520 Independent Study in Museum Education. (1–3, repeatable to 6) Students may take up to three hours of independent study per semester in areas related to museum studies; art; history; or recreation, park and tourism administration. Students must design the study in consultation with the appropriate faculty member, complete an Application of Independent Study form, and have it signed by the program director before enrolling for the course. Prerequisite: Nine semester hours of completed coursework.

560 Practicum in Museums. (1–3, repeatable to 3) This course is designed to give supervised practical experience in museums.

599 Special Topics in Museum Studies. (3, repeatable under different special topics) A special topics course acknowledges the changing environment of museums.
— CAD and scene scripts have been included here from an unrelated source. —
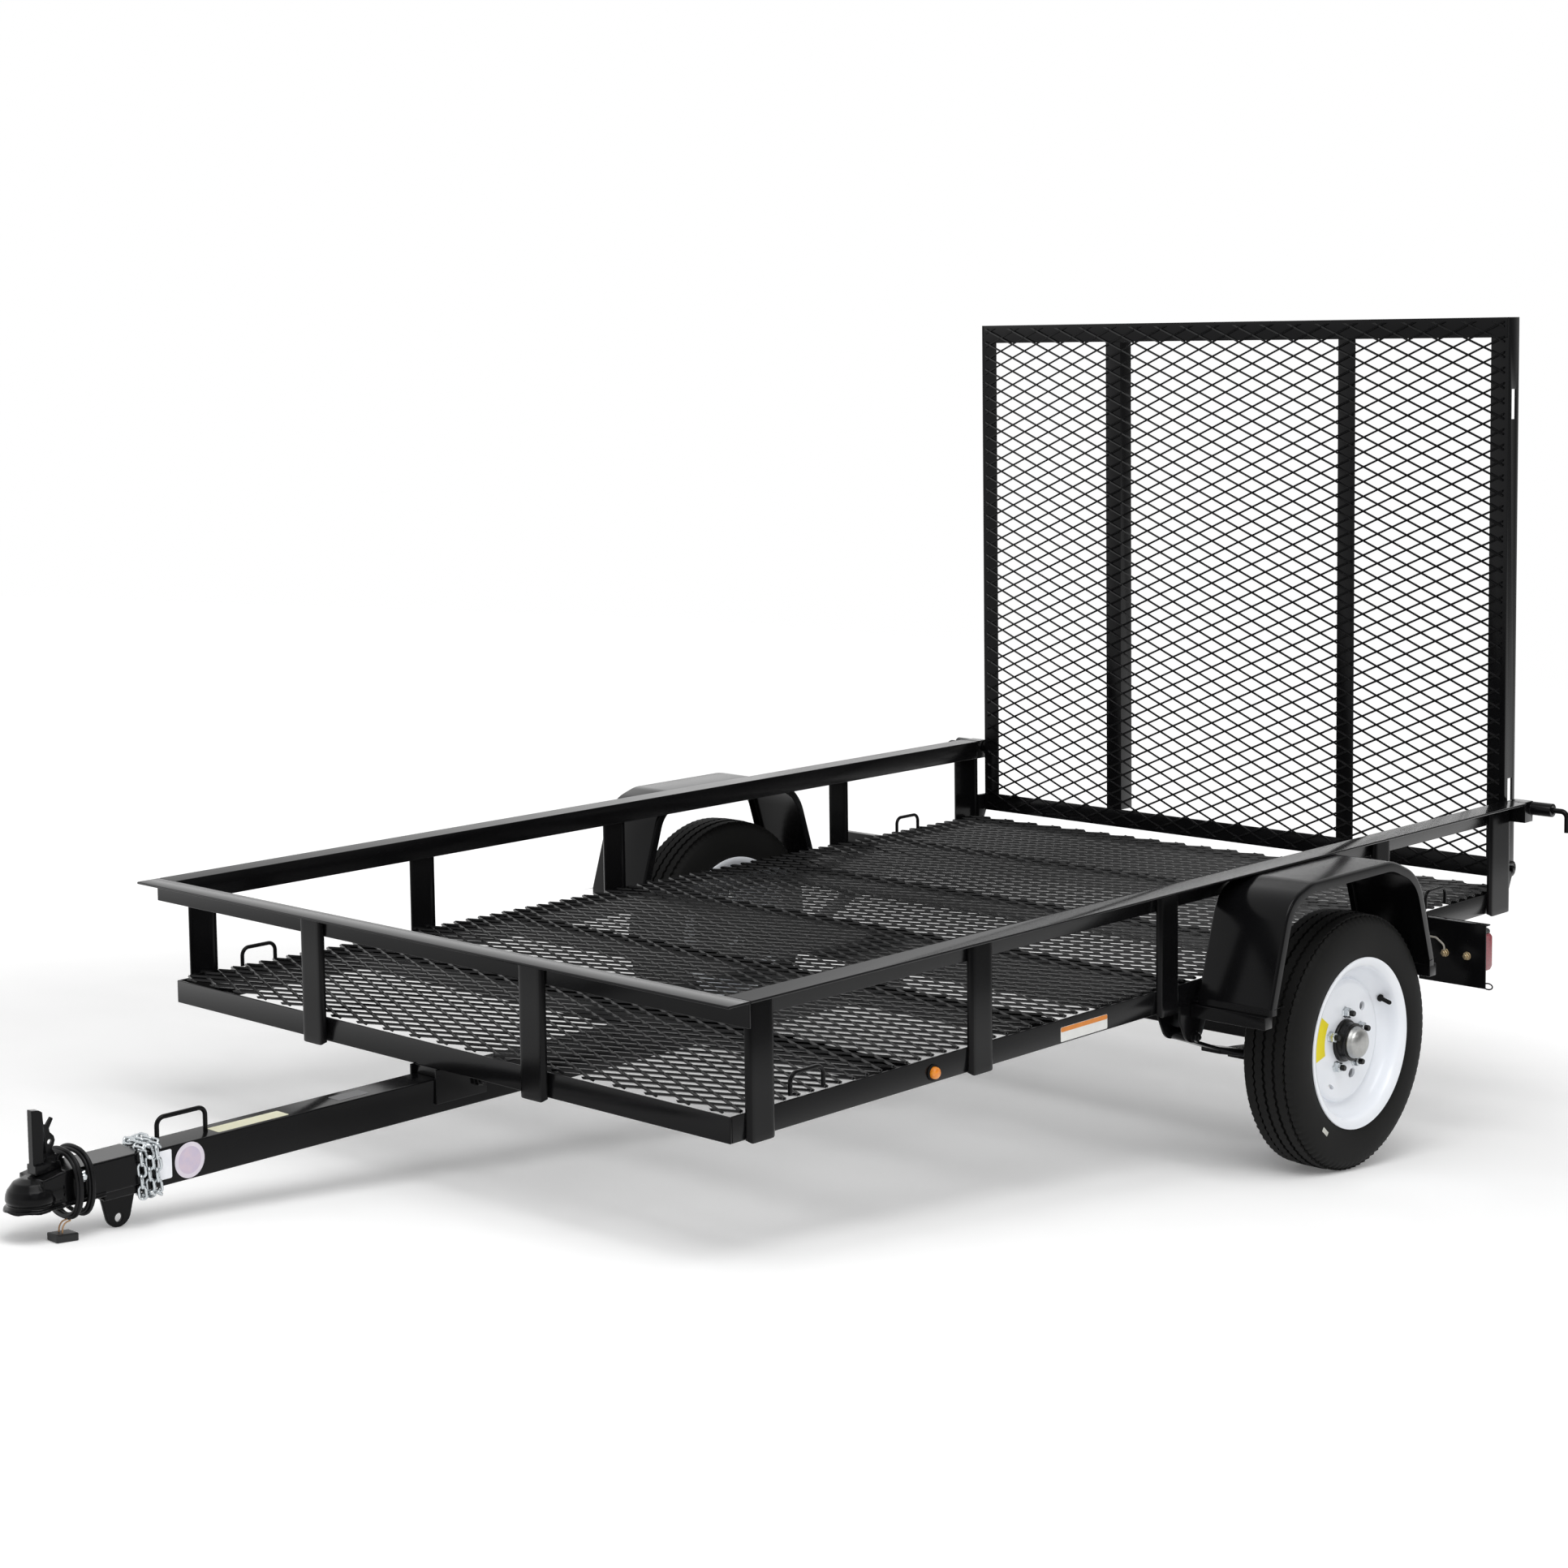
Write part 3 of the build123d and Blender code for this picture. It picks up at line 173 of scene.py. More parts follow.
floor = bpy.data.objects.new("floor", floor_mesh)
bpy.context.scene.collection.objects.link(floor)

# Lamps: a wide one overhead, a soft one at the front left, and two small ones that set the glints
# on rounded edges. Each is given by where it hangs and its width, in metres, and its watts.
lamps = {"overhead": ((1.9, -1.8, 4.4), 3.2, 130), "front_left": ((4.5, -3.0, 2.4), 2.5, 10),
         "sparkle_high": ((2.6, -4.2, 3.4), 0.2, 9), "sparkle_side": ((5.2, 0.6, 3.0), 0.2, 9)}
for name, (spot, size, watts) in lamps.items():
    lamp = bpy.data.lights.new(name, "AREA")
    lamp.size = size
    lamp.energy = watts
    lamp_object = bpy.data.objects.new(name, lamp)
    aim = (-Vector(spot)).to_track_quat("-Z", "Y").to_matrix().to_4x4()
    lamp_object.matrix_world = Matrix.Translation(spot) @ aim
    bpy.context.scene.collection.objects.link(lamp_object)


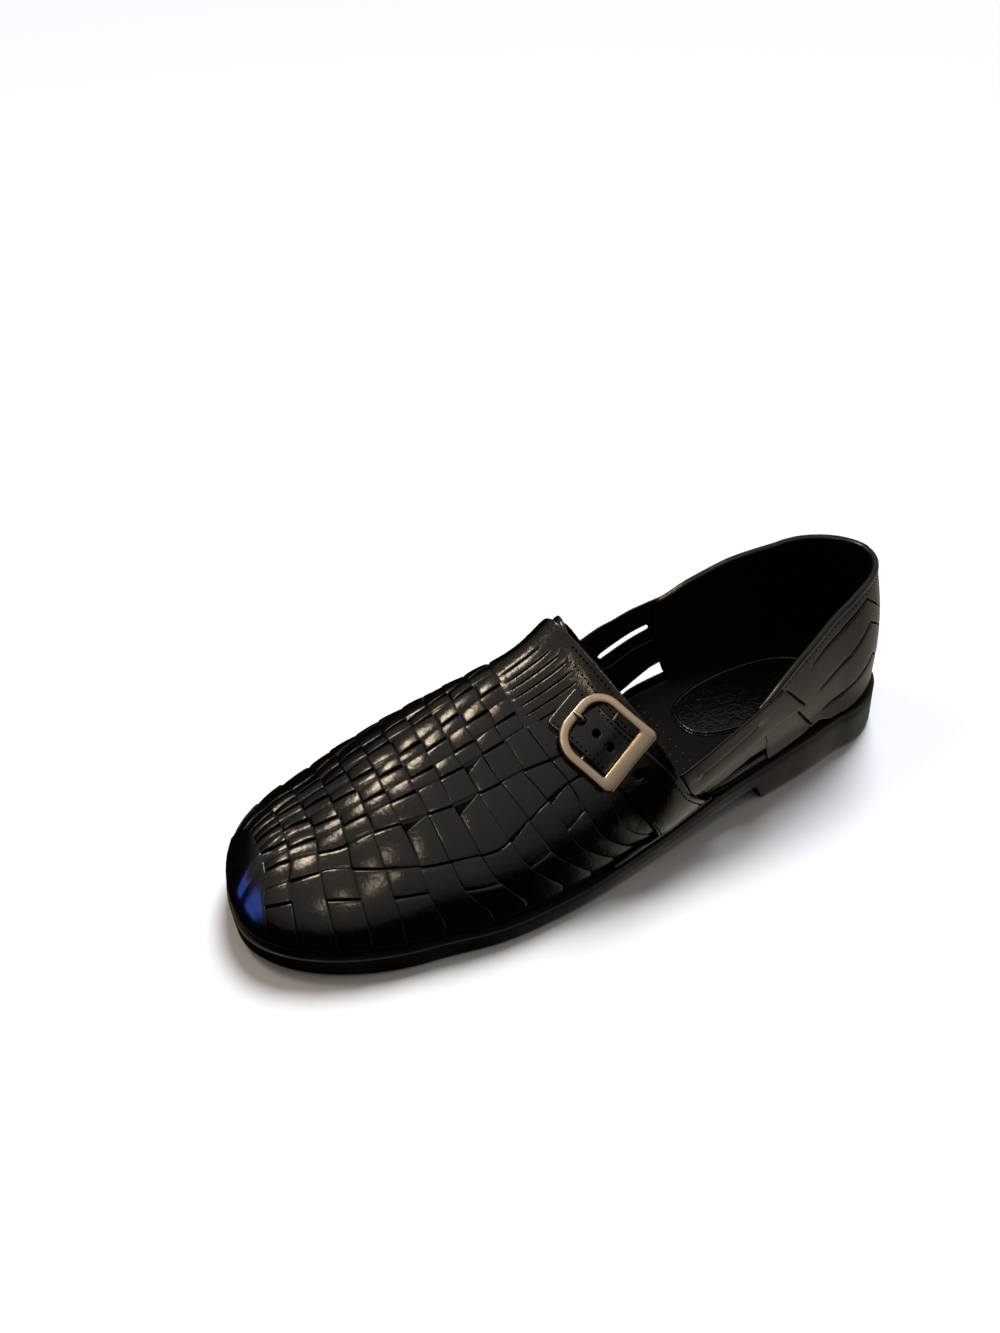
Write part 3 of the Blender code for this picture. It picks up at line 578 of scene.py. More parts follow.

This course focuses on emerging issues in museum professional practice. Students will explore the chosen topic through current research, theory, and practice in museums. Practical application of ideas will take place in museum settings.

600 Internship and Special Project. (4) Students are required to complete an internship of at least ten weeks in a museum or related organization. As a part of the internships, students will undertake and complete a special project approved by the host museum and the program director, and make periodic reports to the program director on their experience. Students are responsible for finding their own internships, although the program director assists by informing them about opportunities. The program reserves the right to reject any student-arranged internship. The overall internship program is coordinated by the program director, but individual interns are supervised by museum professionals at the host institution. Prerequisite: Completion of at least 21 s.h. in the program.

601 Workshops in Museum Studies. (0) Students are required to attend five workshops and/or conferences, approved by MST Director and produced through museums, museum associations or by museum professionals. Workshops/conferences must be paid for by the student and pre-approved by the MST Director. Graded S/U.